Depois, há os eufóricos pela condenação que são todos os partidos que sonham com a tomada do poder, não porque queiram prestar serviços dignos à Democracia e à população, mas porque querem a oportunidade de fazer coisa semelhante ou até pior do que aquilo que pseudamente atacam. Neste grupo inclua a oposição de araque e principalmente o PSDB, esta lástima, que originou essa bandalheira, com a compra de votos para a reeleição de FHC e com sua privatização de cartas marcadas.
 
Deixei por último, as manifestações. Os jovens e depois parte da população foram às ruas por que e para que? Dizem que por causa do Passe Livre. Depois por causa da Corrupção. Também pela PEC 37 e pela Cura Gay. Acrescentaram-se diversas reinvidicações. Foi belo e democraticamente espetacular. Não fossem os vândalos e tudo teria sido perfeito, exceto pelos detalhes estruturais que apontarei.
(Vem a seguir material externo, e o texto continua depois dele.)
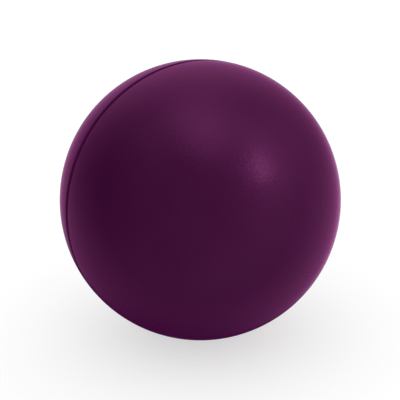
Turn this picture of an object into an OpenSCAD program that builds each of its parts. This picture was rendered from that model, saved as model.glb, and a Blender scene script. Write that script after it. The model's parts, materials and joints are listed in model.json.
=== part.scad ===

As manifestações querem mesmo mudar o país? Como? Com quem? Querem abalar o Congresso corrupto, venal e inescrupuloso? Ótimo. Querem retirar o PT do Governo Federal? É um direito. Mas, a crise da Democracia está exatamente nas pessoas, nas instituições, na representatividade, nos maus hábitos políticos, na corrupção. Existe um ideário prático para se corrigir isso? Não. Não existe. Nós estamos perdidos, aturdidos e a mercê dos covardes, dos criminosos que representam a humanidade em todos os parlamentos. Corremos o risco de engrossarmos fileiras nas ruas e sermos vítimas de aproveitadores e de bandidos não políticos,  já que os bandidos políticos usam a demagocia para nos agredir.
 
É magnífico ver os jovens com bandeiras, com faixas, gritando palavras de ordem, querendo mudança. Isso é impagável, porém nós só temos uma saída honrosa para a democracia: nos tornarmos o quinto poder na rotina política. Nosso poder é o da pressão das ruas, mas sem máscaras, sem violência, sem picuinhas e manobras desse ou daquele grupelho. Se perguntarem: vocês querem o poder? Sim queremos o poder, não para nós. Queremos um poder que funcione limpo, seja com quem esteja lá, mas definitivamente queremos que o poder nos devolva ou mais precisamente nos proporcione conviver com o verdadeiro espírito da Democracia. Aí sim, terei muito gosto de confeccionar com o labirinto nordestino que aprendi quando criança, a minha própria bandeira e vestir-me nela com todos os meus sonhos de liberdade, igualdade, justiça, dignidade e paz.